Carleton University professor Ruth Phillips is a leading expert on Indigenous art; an art historian, she has spent 30 years in the field.
“I have never seen a moment like we are in right now. My concern is: are we going to stick with it this time? I haven’t got a crystal ball, but I think the signs are better.”
Those signs include building their Indigenous art collection, as well as establishing an Indigenous art curatorship and hiring Greg Hill, who is of Mohawk heritage, as the first such curator in 2007. Phillips also notes the broad consultation with experts in the field — including many Indigenous people.

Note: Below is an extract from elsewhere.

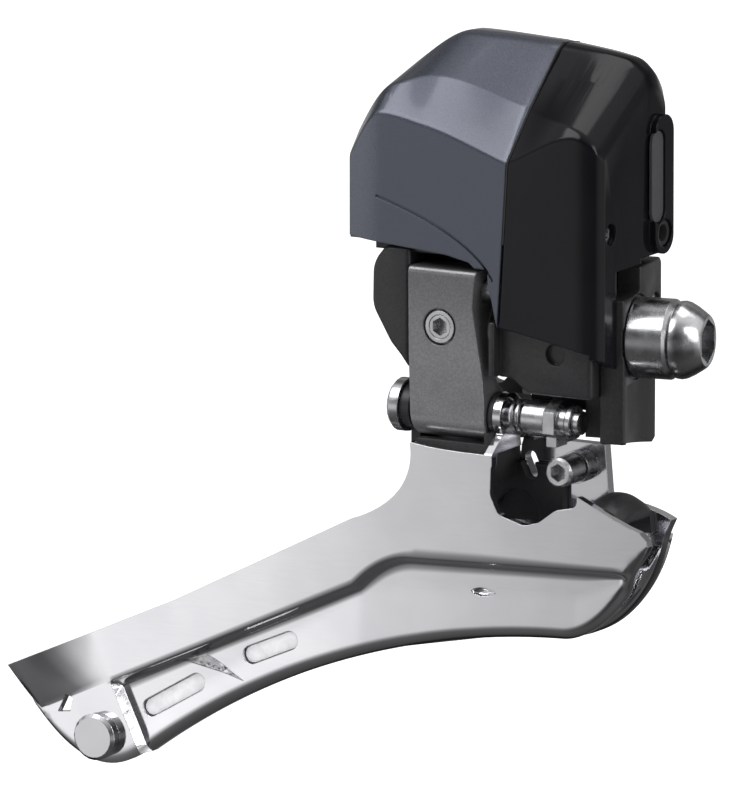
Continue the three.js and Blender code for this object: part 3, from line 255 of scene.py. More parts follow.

Ultimately, she says, “These initiatives have built a momentum and an Indigenous presence in the gallery that will not easily be reversed.”
Mayer is determined to move forward.
“I want Indigenous Canadians to come here and be extremely proud and to not have a sour note anywhere.”
“We are not showing anything that the descendants of the makers don’t want us to show,” Mayer says. “We have Indigenous people who work at the gallery who are making sure we don’t do anything stupid.” In addition to Hill, who remains the curator of Indigenous art, the gallery consulted with Indigenous experts from outside the region.
At the NAC, the excitement surrounding the new department is palpable. Stanley has been steeped in the development of Indigenous theatre for over three years now, and her energy for the movement is infectious.
“In these shifting times, the stories and skills and innovations of Indigenous peoples are a beacon,” says Stanley.